Work to be completed ::
Can the data below be set down again exactly, line for line?
--- Available records ---
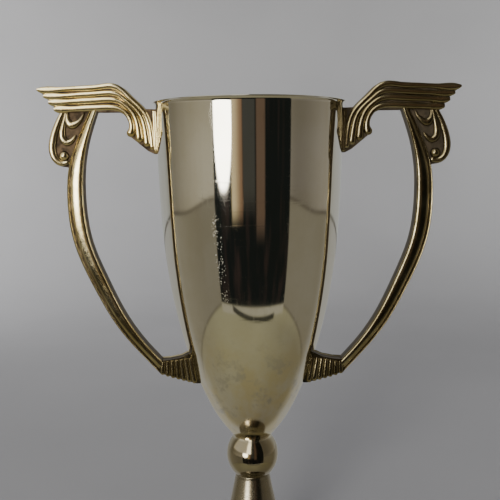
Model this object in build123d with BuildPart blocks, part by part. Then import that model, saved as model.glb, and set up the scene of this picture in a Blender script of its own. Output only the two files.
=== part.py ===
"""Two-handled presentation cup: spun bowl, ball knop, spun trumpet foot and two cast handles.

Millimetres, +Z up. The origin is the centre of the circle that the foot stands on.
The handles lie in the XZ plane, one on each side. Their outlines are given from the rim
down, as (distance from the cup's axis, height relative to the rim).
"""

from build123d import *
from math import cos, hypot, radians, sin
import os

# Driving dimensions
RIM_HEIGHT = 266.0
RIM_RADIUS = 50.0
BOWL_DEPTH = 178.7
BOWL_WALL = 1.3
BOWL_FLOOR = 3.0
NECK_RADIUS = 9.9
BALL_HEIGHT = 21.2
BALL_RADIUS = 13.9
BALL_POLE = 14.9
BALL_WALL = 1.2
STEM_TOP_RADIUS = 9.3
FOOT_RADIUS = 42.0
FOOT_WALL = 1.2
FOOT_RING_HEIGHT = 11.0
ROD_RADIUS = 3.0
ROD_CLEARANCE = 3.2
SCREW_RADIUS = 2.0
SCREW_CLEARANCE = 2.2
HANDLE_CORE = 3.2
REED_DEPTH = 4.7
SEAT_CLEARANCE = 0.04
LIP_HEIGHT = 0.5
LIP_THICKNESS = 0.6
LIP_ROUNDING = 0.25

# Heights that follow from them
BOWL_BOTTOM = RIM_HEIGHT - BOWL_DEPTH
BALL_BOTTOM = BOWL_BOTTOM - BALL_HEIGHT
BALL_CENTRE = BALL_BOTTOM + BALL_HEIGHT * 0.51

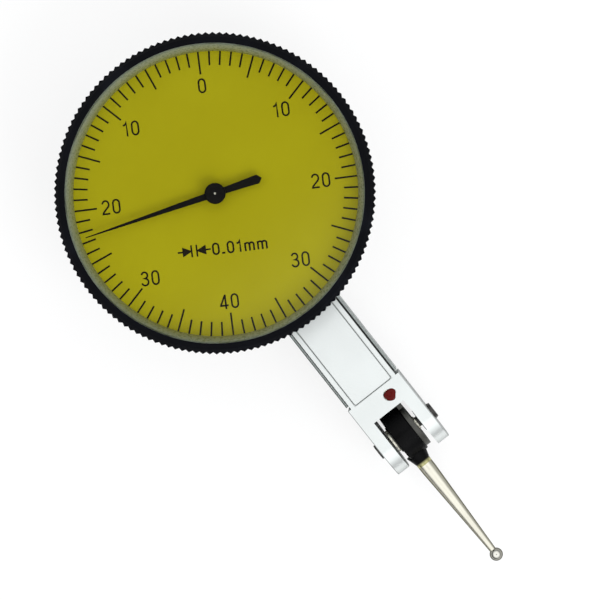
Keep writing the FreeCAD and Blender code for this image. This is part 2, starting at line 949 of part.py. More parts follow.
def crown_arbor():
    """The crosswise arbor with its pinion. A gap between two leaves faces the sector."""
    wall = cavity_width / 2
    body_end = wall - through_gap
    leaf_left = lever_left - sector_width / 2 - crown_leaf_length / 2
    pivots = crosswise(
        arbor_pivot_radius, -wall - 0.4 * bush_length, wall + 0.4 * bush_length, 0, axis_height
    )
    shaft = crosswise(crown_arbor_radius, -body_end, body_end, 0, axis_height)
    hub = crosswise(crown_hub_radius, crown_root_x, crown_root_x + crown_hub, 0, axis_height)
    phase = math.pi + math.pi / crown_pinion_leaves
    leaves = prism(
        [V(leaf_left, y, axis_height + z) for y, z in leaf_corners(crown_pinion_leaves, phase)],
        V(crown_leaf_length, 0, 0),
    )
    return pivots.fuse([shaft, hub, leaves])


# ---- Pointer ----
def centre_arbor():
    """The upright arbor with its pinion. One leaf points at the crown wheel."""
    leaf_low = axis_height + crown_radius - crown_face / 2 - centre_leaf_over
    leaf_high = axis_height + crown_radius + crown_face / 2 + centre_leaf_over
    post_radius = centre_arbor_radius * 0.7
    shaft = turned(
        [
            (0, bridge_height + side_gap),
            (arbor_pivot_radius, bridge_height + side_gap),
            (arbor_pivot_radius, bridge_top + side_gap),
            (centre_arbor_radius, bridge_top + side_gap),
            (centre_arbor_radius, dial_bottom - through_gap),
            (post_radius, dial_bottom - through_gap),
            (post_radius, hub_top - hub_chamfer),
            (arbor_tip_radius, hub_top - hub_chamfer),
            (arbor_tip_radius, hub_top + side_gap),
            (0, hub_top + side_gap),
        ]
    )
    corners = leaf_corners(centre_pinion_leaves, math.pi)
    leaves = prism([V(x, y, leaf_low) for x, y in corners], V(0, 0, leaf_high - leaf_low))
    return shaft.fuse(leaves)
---
Response to this task ::
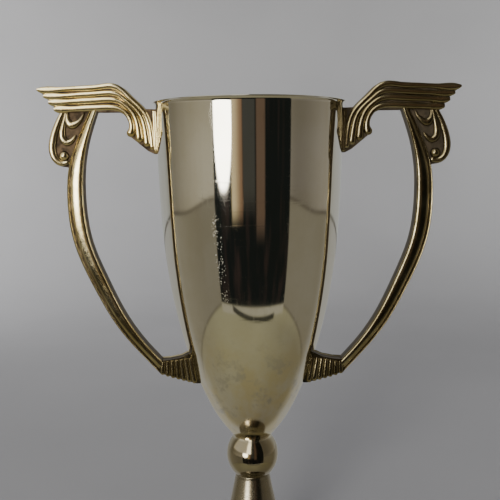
Model this object in build123d with BuildPart blocks, part by part. Then import that model, saved as model.glb, and set up the scene of this picture in a Blender script of its own. Output only the two files.
=== part.py ===
"""Two-handled presentation cup: spun bowl, ball knop, spun trumpet foot and two cast handles.

Millimetres, +Z up. The origin is the centre of the circle that the foot stands on.
The handles lie in the XZ plane, one on each side. Their outlines are given from the rim
down, as (distance from the cup's axis, height relative to the rim).
"""

from build123d import *
from math import cos, hypot, radians, sin
import os

# Driving dimensions
RIM_HEIGHT = 266.0
RIM_RADIUS = 50.0
BOWL_DEPTH = 178.7
BOWL_WALL = 1.3
BOWL_FLOOR = 3.0
NECK_RADIUS = 9.9
BALL_HEIGHT = 21.2
BALL_RADIUS = 13.9
BALL_POLE = 14.9
BALL_WALL = 1.2
STEM_TOP_RADIUS = 9.3
FOOT_RADIUS = 42.0
FOOT_WALL = 1.2
FOOT_RING_HEIGHT = 11.0
ROD_RADIUS = 3.0
ROD_CLEARANCE = 3.2
SCREW_RADIUS = 2.0
SCREW_CLEARANCE = 2.2
HANDLE_CORE = 3.2
REED_DEPTH = 4.7
SEAT_CLEARANCE = 0.04
LIP_HEIGHT = 0.5
LIP_THICKNESS = 0.6
LIP_ROUNDING = 0.25

# Heights that follow from them
BOWL_BOTTOM = RIM_HEIGHT - BOWL_DEPTH
BALL_BOTTOM = BOWL_BOTTOM - BALL_HEIGHT
BALL_CENTRE = BALL_BOTTOM + BALL_HEIGHT * 0.51

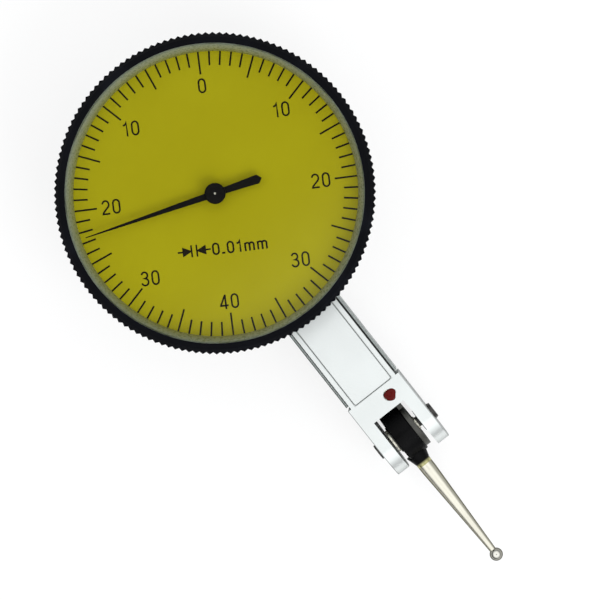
Keep writing the FreeCAD and Blender code for this image. This is part 2, starting at line 949 of part.py. More parts follow.
def crown_arbor():
    """The crosswise arbor with its pinion. A gap between two leaves faces the sector."""
    wall = cavity_width / 2
    body_end = wall - through_gap
    leaf_left = lever_left - sector_width / 2 - crown_leaf_length / 2
    pivots = crosswise(
        arbor_pivot_radius, -wall - 0.4 * bush_length, wall + 0.4 * bush_length, 0, axis_height
    )
    shaft = crosswise(crown_arbor_radius, -body_end, body_end, 0, axis_height)
    hub = crosswise(crown_hub_radius, crown_root_x, crown_root_x + crown_hub, 0, axis_height)
    phase = math.pi + math.pi / crown_pinion_leaves
    leaves = prism(
        [V(leaf_left, y, axis_height + z) for y, z in leaf_corners(crown_pinion_leaves, phase)],
        V(crown_leaf_length, 0, 0),
    )
    return pivots.fuse([shaft, hub, leaves])


# ---- Pointer ----
def centre_arbor():
    """The upright arbor with its pinion. One leaf points at the crown wheel."""
    leaf_low = axis_height + crown_radius - crown_face / 2 - centre_leaf_over
    leaf_high = axis_height + crown_radius + crown_face / 2 + centre_leaf_over
    post_radius = centre_arbor_radius * 0.7
    shaft = turned(
        [
            (0, bridge_height + side_gap),
            (arbor_pivot_radius, bridge_height + side_gap),
            (arbor_pivot_radius, bridge_top + side_gap),
            (centre_arbor_radius, bridge_top + side_gap),
            (centre_arbor_radius, dial_bottom - through_gap),
            (post_radius, dial_bottom - through_gap),
            (post_radius, hub_top - hub_chamfer),
            (arbor_tip_radius, hub_top - hub_chamfer),
            (arbor_tip_radius, hub_top + side_gap),
            (0, hub_top + side_gap),
        ]
    )
    corners = leaf_corners(centre_pinion_leaves, math.pi)
    leaves = prism([V(x, y, leaf_low) for x, y in corners], V(0, 0, leaf_high - leaf_low))
    return shaft.fuse(leaves)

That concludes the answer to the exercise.